No one can read ISIS’s infamous manuscript “The Management of Savagery” can fail to see that the organization’s ideology built around a “project of vengeance” that has no coherent doctrine like those developed by other violent fundamentalist groups like al-Jihad and al-Jamaa Islamiya, or even their transnational successor, al-Qaeda, which had been structured around rigid doctrinal foundations and puritanical interpretations of certain religious that justify violence and terrorism.
This distinct, simplified, and superficial ideological structure is more a vengeful fantasy than fundamentalist jurisprudence. That has allowed its cells to remain dangerous in several places, especially Syria, despite the collapse of their infrastructure.
The truth is that this simplistic, superficial ideological framework made adopting the group’s mindset universally accessible, unlike the lengthy doctrinal education required of al-Qaeda leaders and other jihadist organizations. Individuals driven by a desire for revenge on religious, sectarian, or political grounds could be recruited by ISIS to kill and terrorize Americans, as happened in Palmyra and led to US military intervention, or Syrians, as they did in the attack on the Ali ibn Abi Talib Mosque in Homs.
It became apparent that there is essentially no difference between those calling themselves the “Islamic State” and “Ansar al-Sunna;” neither has restraints with regard to killing civilians or soldiers anywhere.
Many still remember the crime of targeting the al-Rawda Mosque in Egypt’s Sinai, which resulted in one of the highest casualty counts in the history of terrorist attacks on a house worship: 305 innocent worshippers were killed in November 2017. It goes without saying that it was a “Sunni mosque.”
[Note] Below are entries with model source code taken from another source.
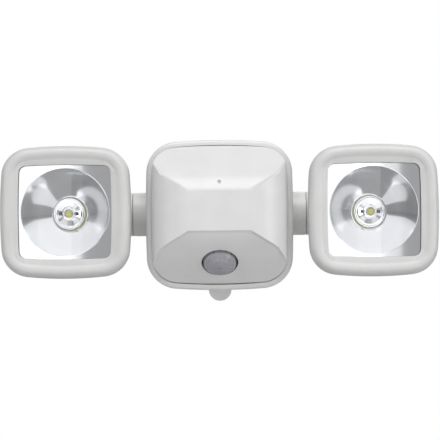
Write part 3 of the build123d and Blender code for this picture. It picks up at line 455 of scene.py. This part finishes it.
def add_bezel(side):
    """Rolled front frame of a head, sloping in to the window, with a closed section."""
    sections = [(HEAD, HEAD_JOINT, JOINT_EDGE), (HEAD, HEAD_JOINT + JOINT_EDGE, 0.0)]
    for step in range(10):
        angle = radians(10 * step)
        depth = HEAD_FRONT - ROLL_H + ROLL_H * sin(angle)
        sections.append((HEAD, depth, ROLL_OUT * (1 - cos(angle))))
    for share in (0.25, 0.5, 0.75, 1.0):
        sections.append((HEAD, HEAD_FRONT - ROLL_DIP * share * share, ROLL_OUT + ROLL_IN * share))
    sections += [(WINDOW, depth, inset) for depth, inset in LEDGE]
    sections += [
        (WINDOW, WINDOW_FRONT, WINDOW_ROOM),
        (WINDOW, BEZEL_CAVITY, WINDOW_ROOM),
        (HEAD, BEZEL_CAVITY, BEZEL_WALL),
        (HEAD, HEAD_JOINT, BEZEL_WALL),
    ]
    bm = bmesh.new()
    loops = [open_outline(bm, *shape, depth, HEAD_CENTRE, inset) for shape, depth, inset in sections]
    for first, second in zip(loops, loops[1:] + loops[:1]):
        bmesh.ops.bridge_loops(bm, edges=first + second)
    # The bezel takes the darkened copy of the grey plastic: painted shade.
    keep_on_head(bm, side, "bezel_frame", "grey_plastic", "bezel", "head_plastic_painted_shade", sharp=40)


def face_front(bm):
    """Turns an open sheet's faces so that they look away from the wall."""
    bmesh.ops.recalc_face_normals(bm, faces=bm.faces)
    if sum(face.normal.y * face.calc_area() for face in bm.faces) > 0:
        bmesh.ops.reverse_faces(bm, faces=bm.faces)


def bowl_profile():
    """Side of the bowl: a shallow cone round the LED, then a wall that is less steep towards its rim."""
    stride = (BOWL_RIM - BOWL_NECK) / BOWL_STEPS
    easing = (RIM_SLOPE - NECK_SLOPE) / BOWL_STEPS
    slopes = [tan(radians(NECK_SLOPE + easing * (step + 0.5))) for step in range(BOWL_STEPS)]
    rise = (BOWL_BRIM - BOWL_FLOOR) / sum(slopes)
    wall = [(BOWL_NECK, BOWL_FLOOR)]
    for slope in slopes:
        wall.append((wall[-1][0] + stride, wall[-1][1] + rise * slope))
    return [(SEAT_R, BOWL_FLOOR), *wall[2:]]  # the cone meets the wall at its third point


def add_reflector(side):
    """Mirrored bowl in a flat flange that fills the window."""
    bm = bmesh.new()
    outer = open_outline(bm, *WINDOW, FLANGE, HEAD_CENTRE, FLANGE_INSET)
    turned(bm, [*COLLAR, *bowl_profile(), *RIM_LIP])
    rim = [e for e in bm.edges if e.is_boundary and e not in outer and e.verts[0].co.y < -BOWL_BRIM]
    bmesh.ops.bridge_loops(bm, edges=rim + outer)
    face_front(bm)
    bm = worked(bm, ("SOLIDIFY", {"thickness": MIRROR_T, "offset": -1.0, "use_even_offset": True}))
    keep_on_head(bm, side, "mirror_bowl", "mirror_metal", "reflector", sharp=12)


def add_led(side):
    """White base, two dark tabs beside it and the yellow chip."""
    x, z = HEAD_CENTRE
    bm = bmesh.new()
    turned(bm, LED_BASE, 48)
    keep_on_head(bm, side, "led_base", "led_yellow", "led", "ceramic_white")
    bm = bmesh.new()
    for way in (-1, 1):
        place = Matrix.Translation((x + TAB_OUT * way, -TAB_DEPTH, z))
        block(bm, LED_TAB, place @ Matrix.Rotation(-way * TAB_TILT, 4, "Z"))
    round_edges(bm, TAB_EDGE)
    keep_on_head(bm, side, "led_tabs", "led_yellow", "led", "rubber")
    bm = bmesh.new()
    block(bm, LED_CHIP, Matrix.Translation((x, -CHIP_DEPTH, z)))
    round_edges(bm, CHIP_EDGE)
    keep_on_head(bm, side, "led_chip", "led_yellow", "led")


# ---- front shell: a raised band between two sloping facets ----
BODY = (115.4, 117.7, (1.4, 3.4), 24.6)  # width, height, bulges and corner radius, as for the heads
SHELL_INSET, SHELL_BACK, SHELL_T = 4.95, 78.0, 2.6
SHELL_CORNER_STEPS = 14
RIDGE = 120.0  # depth of the band's middle
BAND_Z, BAND_HALF_H, BAND_STEP = 2.0, 15.2, 1.1
CREASE = ((0.0, 15.2), (24.0, 15.2), (45.2, 28.1), (60.6, 51.8))  # upper right edge of the band
CREASE_SLANT = 1.6
ROLLS = ((24.0, 0.0), (41.0, 5.6), (50.6, 17.6), (53.35, 29.5))  # across the shell, and back from the ridge
ROLL_CUTS = (9, 9, 6)
FACET_TURN = (12.9, 8.7)  # up from the band's edge, and back from the ridge
FACET_SLOPE = radians(47.0)
FINE_CUT, FINE_CUTS = 2.15, 13  # level cuts from the band's middle up and down
COARSE_CUT, COARSE_CUTS = 3.2, 9  # and further on
PIPE_Z, PIPE_HOLE_R, PIPE_HOLE_L, PIPE_HOLE_MID = 23.9, 1.4, 60.0, 110.0
SENSOR_Z, SENSOR_HOLE_R, SENSOR_HOLE_L = -37.6, 14.2, 16.0


def arc(start, end, angle):
    """Radius of the arc that leaves a start at an angle and passes an end, and its angle there."""
    chord = atan2(end[1] - start[1], end[0] - start[0])
    return hypot(end[0] - start[0], end[1] - start[1]) / (2 * sin(chord - angle)), 2 * chord - angle


def arc_rise(radius, angle, run):
    """How much an arc that starts at an angle has risen after a run."""
    return radius * (cos(angle) - cos(asin(min(run / radius + sin(angle), 1.0))))


def band_back(x):
    """How far the band lies behind the ridge, across the shell."""
    angle, back = 0.0, 0.0
    for start, end in zip(ROLLS, ROLLS[1:]):
        radius, end_angle = arc(start, end, angle)
        if abs(x) > start[0]:
            back = start[1] + arc_rise(radius, angle, min(abs(x), end[0]) - start[0])
        angle = end_angle
    return back


def facet_back(z):
    """How far a facet lies behind the ridge, up or down the shell."""
    beyond = max(abs(z - BAND_Z) - BAND_HALF_H, 0.0)
    start_angle = 2 * atan2(FACET_TURN[1], FACET_TURN[0]) - FACET_SLOPE
    radius, _ = arc((0.0, 0.0), FACET_TURN, start_angle)
    past = max(beyond - FACET_TURN[0], 0.0)
    return BAND_STEP + arc_rise(radius, start_angle, beyond - past) + past * tan(FACET_SLOPE)


def crease_lines(offset):
    """Lines along the band's edge, moved out by an offset: a point and the direction out of the band."""
    lines = []
    for a, b in zip(CREASE, CREASE[1:]):
        length = hypot(b[0] - a[0], b[1] - a[1])
        out = ((a[1] - b[1]) / length, (b[0] - a[0]) / length)
        lines.append(((a[0] + offset * out[0], a[1] + offset * out[1]), out))
    return lines


def shell_depth(x, z):
    """Depth of the front shell's face: the band, a slanted edge, then the facet."""
    up = abs(z - BAND_Z)
    gaps = [(abs(x) - p[0]) * n[0] + (up - p[1]) * n[1] for p, n in crease_lines(0.0)]
    share = min(max(min(gaps) / CREASE_SLANT, 0.0), 1.0)
    band = band_back(x)
    facet = max(band, facet_back(z))
    return RIDGE - band - share * (facet - band)


def shell_cuts():
    """Planes that give the flat blank its edges: both sides of each crease, then upright and level cuts."""
    planes = []
    for offset in (0.0, CREASE_SLANT):
        for (px, pz), (nx, nz) in crease_lines(offset):
            for sx in (-1, 1):
                for sz in (-1, 1):
                    planes.append(((sx * px, 0, BAND_Z + sz * pz), (sx * nx, 0, sz * nz)))
    for start, end, count in zip(ROLLS, ROLLS[1:], ROLL_CUTS):
        for step in range(count):
            x = start[0] + (end[0] - start[0]) * step / count
            planes += [((x, 0, 0), (1, 0, 0)), ((-x, 0, 0), (1, 0, 0))]
    levels = [FINE_CUT * step for step in range(-FINE_CUTS, FINE_CUTS + 1)]
    for step in range(1, COARSE_CUTS + 1):
        level = FINE_CUT * FINE_CUTS + COARSE_CUT * step
        levels += [-level, level]
    return planes + [((0, 0, BAND_Z + level), (0, 0, 1)) for level in levels]


def sensor_frame():
    """Matrix of the sensor's own axes: z points out of the lower facet, and y up its slope."""
    out = Vector((0, -cos(FACET_SLOPE), -sin(FACET_SLOPE)))
    across = Vector((1, 0, 0))
    up = out.cross(across)
    turn = Matrix((across, up, out)).transposed().to_4x4()
    return Matrix.Translation((0, facet_back(SENSOR_Z) - RIDGE, SENSOR_Z)) @ turn


def hole_cutter():
    """Object that bores the holes of the sensor and the light pipe."""
    bm = bmesh.new()
    front_to_back = Matrix.Translation((0, -PIPE_HOLE_MID, PIPE_Z)) @ Matrix.Rotation(radians(90), 4, "X")
    for radius, length, segments, place in (
        (SENSOR_HOLE_R, SENSOR_HOLE_L, 72, sensor_frame()),
        (PIPE_HOLE_R, PIPE_HOLE_L, 32, front_to_back),
    ):
        bmesh.ops.create_cone(bm, cap_ends=True, segments=segments, radius1=radius, radius2=radius,
                              depth=length, matrix=place)
    mesh = bpy.data.meshes.new("holes")
    bm.to_mesh(mesh)
    bm.free()
    cutter = bpy.data.objects.new("holes", mesh)
    bpy.context.scene.collection.objects.link(cutter)
    return cutter


def add_front_shell():
    """A flat blank, cut along its creases, pressed to the shell's depth and given its rim and wall."""
    bm = bmesh.new()
    outline(bm, *BODY, 0.0, inset=SHELL_INSET, steps=SHELL_CORNER_STEPS)
    cut(bm, shell_cuts())
    for vert in bm.verts:
        vert.co.y = -shell_depth(vert.co.x, vert.co.z)
    rim = bmesh.ops.extrude_edge_only(bm, edges=[e for e in bm.edges if e.is_boundary])["geom"]
    for item in rim:
        if isinstance(item, bmesh.types.BMVert):
            item.co.y = -SHELL_BACK
    bmesh.ops.recalc_face_normals(bm, faces=bm.faces)
    cutter = hole_cutter()
    bm = worked(bm, ("SOLIDIFY", {"thickness": SHELL_T, "offset": -1.0, "use_even_offset": False}),
                ("BOOLEAN", {"object": cutter, "operation": "DIFFERENCE", "solver": "EXACT"}))
    bpy.data.objects.remove(cutter)
    keep(bm, "front_face", "unit", "grey_plastic", ["front_shell"], sharp=17)


# ---- motion sensor ----
LENS_R, LENS_DOME_H, LENS_PROUD = 12.6, 6.4, 1.0
LENS_RINGS, LENS_CELLS = 4, 16  # cells of a ring
CELL_INSET = 0.22
LENS_SKIRT, LENS_T = 4.3, 0.9


def add_sensor_lens():
    """Domed sensor window: rings of small lenses that stand a little proud of their joints."""
    ball = (LENS_R ** 2 + LENS_DOME_H ** 2) / (2 * LENS_DOME_H)
    ball_z = LENS_PROUD + LENS_DOME_H - ball
    angles = [asin(LENS_R / ball) * k / LENS_RINGS for k in range(LENS_RINGS + 1)]
    bm = bmesh.new()
    profile = [bm.verts.new((ball * sin(angle), 0, ball_z + ball * cos(angle))) for angle in angles]
    edges = [bm.edges.new(pair) for pair in zip(profile, profile[1:])]
    bmesh.ops.spin(bm, geom=profile + edges, cent=(0, 0, 0), axis=(0, 0, 1), angle=2 * pi, steps=LENS_CELLS,
                   use_merge=True)
    bmesh.ops.remove_doubles(bm, verts=bm.verts, dist=0.001)
    bmesh.ops.recalc_face_normals(bm, faces=bm.faces)
    rim = [e for e in bm.edges if e.is_boundary]
    bmesh.ops.inset_individual(bm, faces=list(bm.faces), thickness=CELL_INSET, depth=CELL_INSET,
                               use_even_offset=True)
    skirt = bmesh.ops.extrude_edge_only(bm, edges=rim)["geom"]
    low = [item for item in skirt if isinstance(item, bmesh.types.BMVert)]
    bmesh.ops.translate(bm, verts=low, vec=(0, 0, -LENS_SKIRT))
    bmesh.ops.transform(bm, matrix=sensor_frame(), verts=bm.verts)
    bm = worked(bm, ("SOLIDIFY", {"thickness": LENS_T, "offset": -1.0}))
    keep(bm, "sensor_dome", "unit", "sensor_plastic", ["sensor_lens"], sharp=12)


place_camera()
white_world()
lay_floor()
light_studio()
materials = make_materials()
dress_nodes()
add_front_shell()
add_sensor_lens()
for side in (1, -1):
    add_bezel(side)
    add_reflector(side)
    add_led(side)

bpy.context.scene.view_settings.view_transform = "Standard"
bpy.context.view_layer.update()
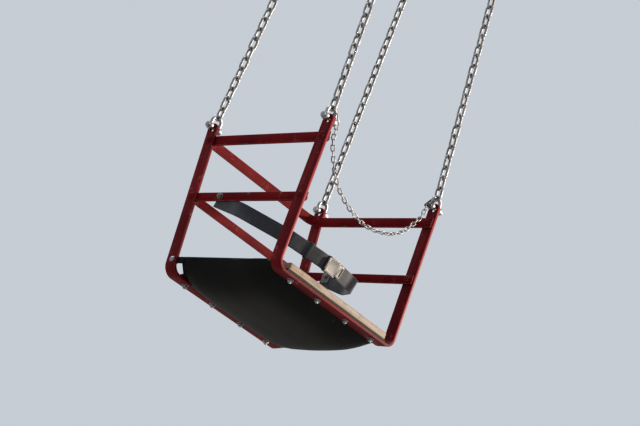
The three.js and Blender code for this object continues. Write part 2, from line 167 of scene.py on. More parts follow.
class Bench:
    """Makes the node tree of one material."""

    def __init__(self, name: str) -> None:
        """Starts an empty material.

        Args:
            name: the material's name.
        """
        self.material = bpy.data.materials.new(name)
        self.material.use_nodes = True
        self.tree = self.material.node_tree
        self.tree.nodes.clear()

    def node(self, kind: str, settings: Settings = None, values: Values = None) -> Node:
        """Adds a node of any kind.

        Args:
            kind: the node's type.
            settings: its properties, which are set first.
            values: a link or a value for each named or numbered input.

        Returns:
            The node.
        """
        node = self.tree.nodes.new(kind)
        for key, setting in (settings or {}).items():
            setattr(node, key, setting)
        for key, value in (values or {}).items():
            if isinstance(value, Signal):
                self.tree.links.new(value.socket, node.inputs[key])
            elif isinstance(value, tuple) and node.inputs[key].type == "RGBA":
                node.inputs[key].default_value = (*value, 1.0)
            else:
                node.inputs[key].default_value = value
        return node

    def add(
        self, kind: str, settings: Settings = None, values: Values = None, output: Key = 0
    ) -> Signal:
        """One output of a new node."""
        return Signal(self, self.node(kind, settings, values).outputs[output])

    def place(self) -> Signal:
        """Object coordinates."""
        return self.add("ShaderNodeTexCoord", output="Object")

    def stretched(self, vector: Signal, scale: Triple) -> Signal:
        """Coordinates scaled by their own factor along X, Y and Z."""
        return self.add("ShaderNodeMapping", None, {"Vector": vector, "Scale": scale})

    def noise(self, vector: Signal, scale: float, detail: float = 4.0, rough: float = 0.55) -> Signal:
        """Soft noise from 0 to 1, with its features a metre, its octaves and their fine share."""
        values = {"Vector": vector, "Scale": scale, "Detail": detail, "Roughness": rough}
        return self.add("ShaderNodeTexNoise", None, values)

    def cells(self, vector: Signal, scale: float, kind: Cell = Cell.MIDDLE) -> Signal:
        """Distance pattern of scattered cells, so many a metre."""
        values = {"Vector": vector, "Scale": scale}
        return self.add("ShaderNodeTexVoronoi", {"feature": kind.value}, values)

    def mark(self, mark: Mark) -> Signal:
        """A number that the mesh's faces carry."""
        return self.add("ShaderNodeAttribute", {"attribute_name": mark.value}, output="Fac")

    def along(self, vector: Signal, axis: str) -> Signal:
        """One coordinate of a vector, "X", "Y" or "Z"."""
        return self.add("ShaderNodeSeparateXYZ", None, {0: vector}, output=axis)

    def blend(self, base: Union[Colour, Signal], over: Union[Colour, Signal], share: Number) -> Signal:
        """Mixes a share of the second colour over the first."""
        settings = {"data_type": "RGBA", "clamp_factor": True}
        return self.add("ShaderNodeMix", settings, {0: share, 6: base, 7: over}, output=2)

    def relief(self, height: Signal, strength: float, depth: float) -> Signal:
        """Bent normal from a height of 0 to 1, how strongly it shows and its depth in metres."""
        values = {"Height": height, "Strength": strength, "Distance": depth}
        return self.add("ShaderNodeBump", None, values)

    def surface(
        self,
        colour: Union[Colour, Signal],
        rough: Number,
        normal: Optional[Signal] = None,
        metallic: Number = 0.0,
        coat: Number = 0.0,
        fixed: Optional[Mapping[str, float]] = None,
    ) -> Material:
        """Ends the material in a Principled shader.

        Args:
            colour: base colour.
            rough: roughness.
            normal: bent normal, if any.
            metallic: metal share.
            coat: clear coat weight.
            fixed: numbers for other sockets, the same all over.

        Returns:
            The material.
        """
        values: dict[Key, object] = {
            "Base Color": colour,
            "Roughness": rough,
            "Metallic": metallic,
            "Coat Weight": coat,
            **(fixed or {}),
        }
        if normal is not None:
            values["Normal"] = normal
        shader = self.add("ShaderNodeBsdfPrincipled", None, values)
        self.node("ShaderNodeOutputMaterial", None, {"Surface": shader})
        return self.material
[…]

It is true that ISIS did not “officially” claim responsibility for the attack, but the cells operating in this area - having adopted the mindset of vengeance, terror, and killing children and innocents - were implicated in this heinous crime.
Often described as ISIS’s manifesto, "The Management of Savagery" begins with an introductory chapter titled “The System that Has Governed the World Since the Sykes–Picot Era,” a contrast with the introductions of other jihadist extremist writings, which were rooted entirely in jurisprudential arguments, especially the pamphlet “The Charter of Islamic Action” and a lesser extent “The Inevitability of Confrontation” and “The Neglected Duty.”
Perhaps the real dilemma raised by ISIS’s new cells is that their vengeful outlook no longer targets only regimes, as had been the case in Syria or Iraq, but also extends to other organizations and sects, as well as to regional and local power dynamics that have made these cells “deployable” at any moment.
State weakness- the frailty of any state- and political or sectarian tensions create fertile ground for ISIS’s new cells, facilitating their dangerous acts of terrorism. They have the remnants of the organization behind them, as well as a fluid reservoir of vengeful notions that justify any act of violence or terrorism. Indeed, "The Management of Savagery" explicitly opened the door to “benefiting from the experience of non-Islamic movements in managing savagery through mass violence.” It cites John Garang’s movement in South Sudan and leftist movements in Central and South America, presenting them as groups that “excelled in certain practical aspects of managing savagery in those areas.”
The threat of the “new ISIS” does not stem solely from its ability to operate across fragile borders, from the Sahel and the Sahara in Africa to Sinai in earlier years, and now Syria. It is also dangerous because of its doctrinal fluidity, which permits the violation of all sanctities and calls for spilling blood without restraint.
Older jihadist organizations certainly launched terrorist attacks and targeted state and security officials they opposed. Even within their rigid ideological frameworks, targeting worshippers in a mosque was almost unthinkable. They had limits: a ceiling on violence and terrorism that ISIS lacks. The latter has become a weakened organization of disconnected cells without coherent doctrinal foundations, but it has no hesitation attacking a mosque, a church, or a hussainiya, and to kill children and women without any religious or organizational restraint.
Capitalizing on political failure, security failures, social fragility, and social tensions: that is ISIS’s “fuel.” Accordingly, we should not be surprised that nearly all violent extremists have conducted jurisprudential revisions and initiatives to hinder violence except ISIS. Quite simply, it has no solid ideological edifice to revise, and that is the source of its danger.